Saturday, August 9, 2025

Michael Saul | The Best Man / 2013

tandem trampoline dancing

by Douglas Messerli

 

Heath Daniels (screenplay), Michael Saul (director) The Best Man / 2013 [14 minutes]

 

Johnny (Heath Daniels) and Scott (Ethan Le Phong) have moved in together and are getting married momentarily, leading to a conversation of Johnny’s parent’s relationship, their own early sex experiences in a Dayton, Ohio high school which they attended together, their wisdom about having moved apart while attending college, and their pleasure in having once again found one another, now together as a couple of four years. They even recall their first date after band practice, Johnny’s backyard trampoline, and how Johnny wanted to invite Scott to the homecoming dance, etc. When Scott suggests, he should have invited him, Johnny reminds him that they lived in Dayton, Ohio in the 1990s.   


     Scott’s mother has bought boutonnieres, pink and blue presumably as a way of determining, after a conversation about gay sex with her son, which of them is “top” or “bottom.” Moreover, his father wants to walk Scott down the aisle since he has no daughters!

     Johnny’s sister, meanwhile, calls to insist that everyone of at least 4 hors d'oeuvres of every kind; with 20 hors d’oevres at a hundred people coming to the reception, bringing the quantity needed to 2,000 hors d’oeuvres as Johnny suddenly realizes.

     Meanwhile, Johnny has turned on the record player and is practicing dancing. We are homosexuals, he declares. There has to be good dancing at the party. Scott turns it off.

      And suddenly Johnny undergoes a slight panic, realizing that what his family is particularly good at is divorce. Perhaps that’s why gay people didn’t get married before this, he argues, they were smart enough to know it doesn’t work. Here we are doing the most traditional heterosexual think we could possibly do: “we’re getting married.”

      Does that mean you don’t want to be monogamous, asks Scott?

      No, I’m just saying that I’ve had enough divorce in my life….and if getting married means we begin to act like straight people….I don’t want that.

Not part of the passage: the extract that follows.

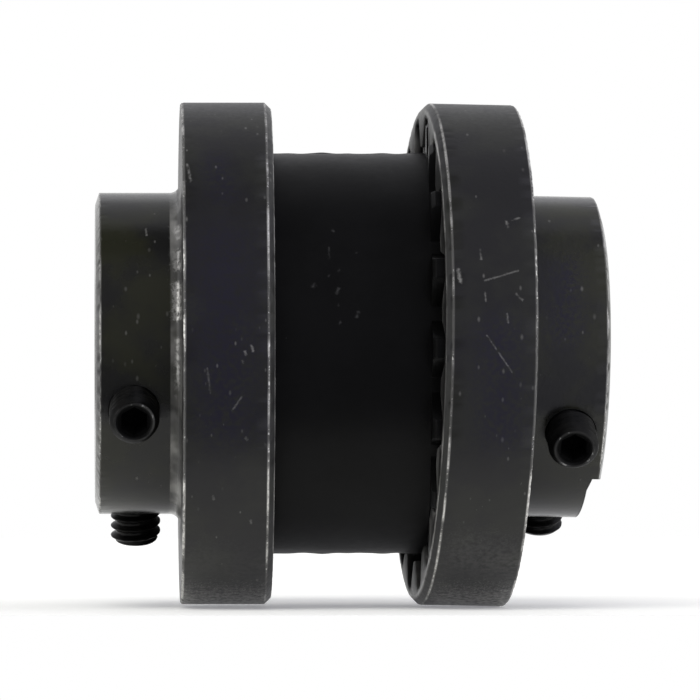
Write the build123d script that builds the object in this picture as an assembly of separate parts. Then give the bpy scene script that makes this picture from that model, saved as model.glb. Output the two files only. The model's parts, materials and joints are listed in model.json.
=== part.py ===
from build123d import *
import os
from math import cos, pi, radians, sin, sqrt, tan

# Flexible shaft coupling: two flanged iron hubs with internal teeth, a rubber sleeve with
# external teeth that locks them together, and two cup-point set screws in each hub.
#
# Frame: millimetres, +Z up.  The origin is the centre of the left bore's mouth, just inside
# its bevel, and +X runs along that bore into the coupling.  The right hub lies a few degrees
# out of line and a little low, as the play between the teeth lets it.

# ---- Hub and flange (both hubs are one casting) ----
flange_diameter = 62.5
flange_thickness = 11.25
flange_front_bevel = 0.8         # edge on the sleeve's side
hub_diameter = 40.0
hub_projection = 10.6            # hub end to the back of the flange
hub_end_bevel = 0.5              # of the hub end's rim, along the axis
hub_end_bevel_rise = 1.5         # the same bevel, across the radius
hub_root_fillet = 1.3            # where the hub meets the flange, as two flats
web_thickness = 2.5              # wall between the back of the flange and the tooth recess
boss_diameter = 31.0             # inner boss, flush with the front of the flange
end_relief_height = 15.1         # bore axis to the step across the right hub's lower end
end_relief_step = 1.3            # depth of that step at its edge
end_relief_depth = 1.75          # its full depth
end_relief_run = 1.4             # from its edge to where it is full

# ---- Bore and keyway ----
bore_diameter = 19.05
bore_bevel = 0.6
keyway_width = 4.76
keyway_depth = 2.4               # below the bore's surface

# ---- Rubber sleeve ----
barrel_diameter = 49.7
sleeve_bore_diameter = 34.0
barrel_length = 22.3             # plain part between the two rings of teeth
sleeve_tooth_length = 5.4
sleeve_tooth_bevel = 0.55        # both ends of each tooth
sleeve_crest_bevel = 0.7         # along both edges of each tooth's crest
left_end_clearance = 0.3         # sleeve end to the floor of the left recess
right_end_clearance = 2.45       # the same on the right, where the hub is not pushed home

# ---- Teeth ----
tooth_count = 18                 # one tooth space lies in line with the keyway
tooth_depth = 3.7                # of the iron teeth, crest to bottom
tooth_space_share = 0.51         # part of the pitch that a space takes, halfway up
tooth_flank_angle = 28.0         # of a flank, from the radius
barrel_clearance = 0.95          # rubber barrel to the crests of the iron teeth
flank_clearance = 0.45           # rubber tooth to iron tooth, on each flank
crest_clearance = 0.45           # rubber tooth's crest to the bottom of its space
wedge_overrun = 1.0              # how far the wedge that forms a tooth runs past it

# ---- Set screws ----
screw_diameter = 6.3             # over the threads
screw_length = 9.5
screw_fit = 0.05                 # radial, in its hole
screw_end_bevel = 0.6
screw_cup_diameter = 3.4
screw_cup_depth = 0.8
screw_socket_across_flats = 3.18
screw_socket_depth = 3.2
first_screw_turn = 1.5           # from the line of the keyway, as drilled
second_screw_turn = 91.0
front_screw_from_flange = 5.9    # axis of a screw on the -Y side to the back of its flange
lower_screw_from_flange = 5.5    # the same for a screw on the underside
front_screw_stand = 4.4          # how far a front screw stands out of its hub
left_lower_screw_stand = 4.75
right_lower_screw_stand = 4.05

# ---- How the pieces stand ----
left_keyway_angle = 18.8         # below the -Y direction
right_hub_turn = 5               # the right hub's keyway is this many teeth further round
right_hub_yaw = 4.5              # outer end turned towards +Y
right_hub_dip = 1.1              # outer end turned down
right_hub_drop = 0.15            # how far the whole hub sinks in the play of its teeth

# ---- Worked out from the above ----
flange_radius = flange_diameter / 2
hub_radius = hub_diameter / 2
bore_radius = bore_diameter / 2
barrel_radius = barrel_diameter / 2
screw_radius = screw_diameter / 2
hub_length = hub_projection + flange_thickness
recess_floor = hub_projection + web_thickness
rim_crest_radius = barrel_radius + barrel_clearance
rim_bottom_radius = rim_crest_radius + tooth_depth
tooth_mid_radius = rim_crest_radius + tooth_depth / 2
tooth_space_width = tooth_space_share * 2 * pi * tooth_mid_radius / tooth_count
sleeve_crest_radius = rim_bottom_radius - crest_clearance
left_hub_end = -bore_bevel
sleeve_start = left_hub_end + recess_floor + left_end_clearance
sleeve_end = sleeve_start + barrel_length + 2 * sleeve_tooth_length
right_hub_end = sleeve_end + right_end_clearance + recess_floor
tilt_pivot_x = sleeve_end - sleeve_tooth_length / 2
right_keyway_angle = left_keyway_angle + right_hub_turn * 360 / tooth_count
end_relief_turn = right_keyway_angle - 90


def along_x(radius, start, end):
    """A cylinder on the X axis."""
    return extrude(Plane.YZ.offset(start) * Circle(radius), end - start)


def bore_space(radius, bevel, start, end):
    """The space inside a round bore whose two mouths are bevelled."""
    outline = Polyline(
        (start, 0), (start, radius + bevel), (start + bevel, radius),
        (end - bevel, radius), (end, radius + bevel), (end, 0), close=True)
    return revolve(make_face(outline), Axis.X)


def radial_frame(x, turn):
    """A frame on the axis at x, its +Z outwards, turned about +X from the -Y direction."""
    outward = Vector(0, -cos(radians(turn)), -sin(radians(turn)))
    return Plane(origin=(x, 0, 0), x_dir=(1, 0, 0), z_dir=outward).location


def tooth_ring(core_radius, crest_radius, trim):
    """A disc with straight-flanked wedges round it, each a tooth space less a trim.

    The trim is taken off square to each flank."""
    slope = tan(radians(tooth_flank_angle))
    half_width = tooth_space_width / 2 - trim / cos(radians(tooth_flank_angle))
    near, far = core_radius - wedge_overrun, crest_radius + wedge_overrun
    half_near = half_width + (tooth_mid_radius - near) * slope
    half_far = half_width + (tooth_mid_radius - far) * slope
    corners = [(near, -half_near), (far, -half_far), (far, half_far), (near, half_near)]
    wedge = make_face(Polyline(*corners, close=True))
    wedges = Sketch() + PolarLocations(0, tooth_count, start_angle=180) * wedge
    return Circle(core_radius) + (Circle(crest_radius) & wedges)


def turned_hub():
    """The outside of a hub as it comes off the lathe, solid, its outer end at x = 0."""
    fillet_rise = hub_root_fillet * (1 - 1 / sqrt(2))
    outline = Polyline(
        (0, 0),
        (0, hub_radius - hub_end_bevel_rise),
        (hub_end_bevel, hub_radius),
        (hub_projection - hub_root_fillet, hub_radius),
        (hub_projection - fillet_rise, hub_radius + fillet_rise),
        (hub_projection, hub_radius + hub_root_fillet),
        (hub_projection, flange_radius),
        (hub_length - flange_front_bevel, flange_radius),
        (hub_length, flange_radius - flange_front_bevel),
        (hub_length, 0),
        close=True,
    )
    return revolve(make_face(outline), Axis.X)


def hub(screws):
    """A hub in its own frame: outer end at the origin, +X into the coupling, keyway along -Y.

    A screw is given as its distance from the flange, its turn from the keyway and its stand."""
    ring = tooth_ring(rim_crest_radius, rim_bottom_radius, 0)
    boss = along_x(boss_diameter / 2, recess_floor, hub_length)
    body = turned_hub() - extrude(Plane.YZ.offset(recess_floor) * ring, hub_length - recess_floor)
    body = body + boss - bore_space(bore_radius, bore_bevel, 0, hub_length)
    key_height = bore_radius + keyway_depth
    body -= Pos(hub_length / 2, -key_height / 2, 0) * Box(hub_length, key_height, keyway_width)
    for from_flange, turn, _ in screws:
        hole = Cylinder(screw_radius + screw_fit, hub_radius, align=(Align.CENTER, Align.CENTER, Align.MIN))
        body -= radial_frame(hub_projection - from_flange, turn) * hole
    return body


def end_relief():
    """The step cut across the lower edge of the right hub's end face, in that hub's frame."""
    outline = Polyline(
        (0, end_relief_height), (end_relief_step, end_relief_height),
        (end_relief_depth, end_relief_height + end_relief_run),
        (end_relief_depth, hub_radius), (0, hub_radius), close=True)
    return radial_frame(0, end_relief_turn) * extrude(Plane.XZ * make_face(outline), hub_radius, both=True)


def set_screw():
    """A headless socket screw with a cup point, its cup end at the origin, outwards along +Z."""
    foot = (Align.CENTER, Align.CENTER, Align.MIN)
    body = Cylinder(screw_radius, screw_length, align=foot)
    body = chamfer(body.edges().filter_by(GeomType.CIRCLE), screw_end_bevel)
    cup = Cone(screw_cup_diameter / 2, 0, screw_cup_depth, align=foot)
    hexagon = RegularPolygon(screw_socket_across_flats / 2, 6, major_radius=False)
    socket = extrude(Pos(0, 0, screw_length - screw_socket_depth) * hexagon, screw_socket_depth)
    return body - cup - socket


def sleeve():
    """The rubber sleeve, in place, its teeth in line with the left hub's spaces."""
    ring = tooth_ring(barrel_radius, sleeve_crest_radius, flank_clearance)
    corners = [v for v in ring.vertices() if Vector(v).length > tooth_mid_radius]
    ring = chamfer(corners, sleeve_crest_bevel)
    body = along_x(barrel_radius, sleeve_start, sleeve_end)
    for start in (sleeve_start, sleeve_end - sleeve_tooth_length):
        envelope = along_x(sleeve_crest_radius, start, start + sleeve_tooth_length)
        envelope = chamfer(envelope.edges().filter_by(GeomType.CIRCLE), sleeve_tooth_bevel)
        body += envelope & extrude(Plane.YZ.offset(start) * ring, sleeve_tooth_length)
    body -= along_x(sleeve_bore_diameter / 2, sleeve_start, sleeve_end)
    return Rot(left_keyway_angle, 0, 0) * body


# ---- Places of the two hubs ----
left_place = Pos(left_hub_end, 0, 0) * Rot(left_keyway_angle, 0, 0)
right_straight = Pos(right_hub_end, 0, 0) * Rot(right_keyway_angle - 180, 0, 0) * Rot(0, 0, 180)
tilt = Rot(0, 0, right_hub_yaw) * Rot(0, right_hub_dip, 0)
tilt_pivot = Pos(tilt_pivot_x, 0, -right_hub_drop)
right_place = tilt_pivot * tilt * Pos(-tilt_pivot_x, 0, 0) * right_straight

# The first screw of the left hub is on the -Y side, and that of the right hub underneath.
front, lower = front_screw_from_flange, lower_screw_from_flange
left_screws = {
    "front": (front, first_screw_turn, front_screw_stand),
    "lower": (lower, second_screw_turn, left_lower_screw_stand)}
right_screws = {
    "lower": (lower, first_screw_turn, right_lower_screw_stand),
    "front": (front, second_screw_turn, front_screw_stand)}

nodes = {
    "left_hub": left_place * hub(left_screws.values()),
    "right_hub": right_place * (hub(right_screws.values()) - end_relief()),
    "flexible_sleeve": sleeve(),
}
screw = set_screw()
screw_places = {}
for side, place, screws in (("left", left_place, left_screws), ("right", right_place, right_screws)):
    for name, (from_flange, turn, stand) in screws.items():
        screw_place = place * radial_frame(hub_projection - from_flange, turn)
        screw_places[f"{side}_{name}_set_screw"] = screw_place
        seat = Pos(0, 0, hub_radius + stand - screw_length)
        nodes[f"{side}_{name}_set_screw"] = screw_place * seat * screw

os.makedirs("parts", exist_ok=True)
for name, solid in nodes.items():
    export_step(solid, f"parts/{name}.step")
    print(f"{name}: {solid.volume:.0f} mm3")

# The places and directions that the mounts and joints share with the solids.
print("right bore", (right_place * Pos(bore_bevel, 0, 0)).position, "outwards", -Plane(right_place).x_dir)
for name, screw_place in screw_places.items():
    print(name, "outwards", Plane(screw_place).z_dir)
print("tilt pivot", tilt_pivot.position, "straightened by", tilt.orientation)
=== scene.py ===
import json
from math import atan2, cos, degrees, hypot, pi, radians, sin, tan

import bmesh
import bpy
from mathutils import Matrix, Vector, noise


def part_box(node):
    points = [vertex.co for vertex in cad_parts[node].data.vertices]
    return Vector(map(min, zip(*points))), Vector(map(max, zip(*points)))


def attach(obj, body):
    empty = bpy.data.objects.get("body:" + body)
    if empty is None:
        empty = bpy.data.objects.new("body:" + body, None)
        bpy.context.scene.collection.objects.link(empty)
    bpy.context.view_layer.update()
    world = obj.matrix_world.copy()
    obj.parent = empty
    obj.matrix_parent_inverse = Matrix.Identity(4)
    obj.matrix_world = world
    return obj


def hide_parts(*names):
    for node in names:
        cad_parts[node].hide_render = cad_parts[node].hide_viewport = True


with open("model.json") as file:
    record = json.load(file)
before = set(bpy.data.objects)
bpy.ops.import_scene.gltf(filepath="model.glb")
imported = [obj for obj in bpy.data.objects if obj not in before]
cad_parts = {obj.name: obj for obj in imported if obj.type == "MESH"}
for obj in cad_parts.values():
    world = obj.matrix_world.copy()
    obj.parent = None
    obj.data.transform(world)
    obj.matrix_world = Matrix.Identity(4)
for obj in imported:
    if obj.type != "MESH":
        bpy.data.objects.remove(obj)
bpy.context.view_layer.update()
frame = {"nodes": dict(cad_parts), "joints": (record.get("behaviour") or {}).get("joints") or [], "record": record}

# ---- Toothed hubs ----
# Two iron castings, turned and broached, with a black oxide finish: a hub on the outside and
# a flange with a ring of internal teeth. One tooth's slice is drawn and repeated round the bore.

mm = 0.001
joints = {joint["name"]: joint for joint in frame["joints"]}
mounts = {mount["name"]: mount for mount in frame["record"]["mounts"]}

tooth_count = 18
crest_radius = 25.8 * mm
bottom_radius = 29.5 * mm
mid_tooth_radius = (crest_radius + bottom_radius) / 2
space_half_width = 2.461 * mm
flank_angle = radians(28)

flange_radius = 31.25 * mm
front_bevel = 0.8 * mm
back_bevel = 0.2 * mm
hub_radius = 20.0 * mm
hub_projection = 10.6 * mm
hub_length = 21.85 * mm
end_bevel = 0.5 * mm
end_bevel_rise = 1.5 * mm
root_fillet = 1.35 * mm
recess_floor = 13.1 * mm
web_radius = 22.5 * mm
boss_radius = 15.5 * mm
boss_fillet = 0.5 * mm
boss_bevel = 0.15 * mm
bore_radius = mounts["left_bore"]["dims"]["r_mm"] * mm
bore_bevel = (hub_length - mounts["left_bore"]["dims"]["length_mm"] * mm) / 2
mouth_rounding = 0.25 * mm
keyway_half = 2.38 * mm
keyway_floor = bore_radius + 2.4 * mm
relief_height = 15.1 * mm
relief_step = 1.3 * mm
relief_depth = 1.75 * mm
relief_run = 1.4 * mm
relief_turn = 28.8


def half_width(radius, trim):
    """Half a tooth space's width at a radius, less a trim square to its flank."""
    return space_half_width - trim / cos(flank_angle) + (mid_tooth_radius - radius) * tan(flank_angle)


def arc_points(corner, before, after, radius, steps):
    """Points of the arc that rounds a corner between two neighbouring points."""
    to_before = (before - corner).normalized()
    to_after = (after - corner).normalized()
    half = to_before.angle(to_after) / 2
    reach = min(radius / tan(half), (before - corner).length * 0.48, (after - corner).length * 0.48)
    radius = reach * tan(half)
    centre = corner + (to_before + to_after).normalized() * radius / sin(half)
    start = corner + to_before * reach - centre
    end = corner + to_after * reach - centre
    turn = start.angle(end)
    shares = [step / steps for step in range(steps + 1)]
    return [centre + (start * sin((1 - s) * turn) + end * sin(s * turn)) / sin(turn) for s in shares]


def on_circle(radius, start, end, count):
    """Points on a circle about the bore, between two angles in degrees, both ends left out."""
    turns = [radians(start + (end - start) * (i + 1) / (count + 1)) for i in range(count)]
    return [Vector((radius * cos(t), radius * sin(t))) for t in turns]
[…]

      Scott asks twice: “Do you want to marry me?” Johnny responding yes. Yet, there remains now all the questions in the air.

      Scott: “I can be your boyfriend. I can be your life partner. I can be your lover. I can be whatever you want to call me. I just want to be with you.”

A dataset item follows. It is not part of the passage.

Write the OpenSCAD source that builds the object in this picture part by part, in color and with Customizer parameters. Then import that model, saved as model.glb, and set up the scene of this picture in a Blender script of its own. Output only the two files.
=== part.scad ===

      Their marriage is not about others, he reminds Johnny, “but just the two of us.” We can do all the bullshit in a few hours, insists Scott, but let’s just be us right now. Scott reads out what he’s written: “I love you.” That’s all.

       Johnny admits that he’s written and rewritten to try to come up with the perfect words, but he can’t. His statement is a simple litany of appreciation: “Thank you for being for being you. Thank you for being my husband. And I’ve loved you since that first day on that trampoline.”

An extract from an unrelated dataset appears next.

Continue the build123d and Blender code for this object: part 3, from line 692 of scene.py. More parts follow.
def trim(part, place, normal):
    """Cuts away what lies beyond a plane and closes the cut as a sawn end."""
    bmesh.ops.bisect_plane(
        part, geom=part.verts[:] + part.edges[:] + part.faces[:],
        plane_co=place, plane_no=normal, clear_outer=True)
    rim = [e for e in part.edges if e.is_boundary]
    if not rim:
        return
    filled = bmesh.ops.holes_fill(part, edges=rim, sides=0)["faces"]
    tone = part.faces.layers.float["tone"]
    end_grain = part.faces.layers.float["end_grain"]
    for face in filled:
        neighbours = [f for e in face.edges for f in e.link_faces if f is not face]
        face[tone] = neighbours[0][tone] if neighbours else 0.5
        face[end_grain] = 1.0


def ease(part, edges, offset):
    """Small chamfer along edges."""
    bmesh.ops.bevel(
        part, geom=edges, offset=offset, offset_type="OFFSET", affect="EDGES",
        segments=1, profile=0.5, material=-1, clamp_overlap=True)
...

       They kiss, exchange rings, and kiss again.

       They no longer have to worry about the wedding ceremony. They are married in their own minds, have already shared their vows without speaking them.

       Michael Saul’s work is not a truly profound piece, not even that brilliantly clever, but it’s a beautifully quiet love letter about marriage nonetheless.


Los Angeles, August 8, 2023

Reprinted from World Cinema Review (August 2023).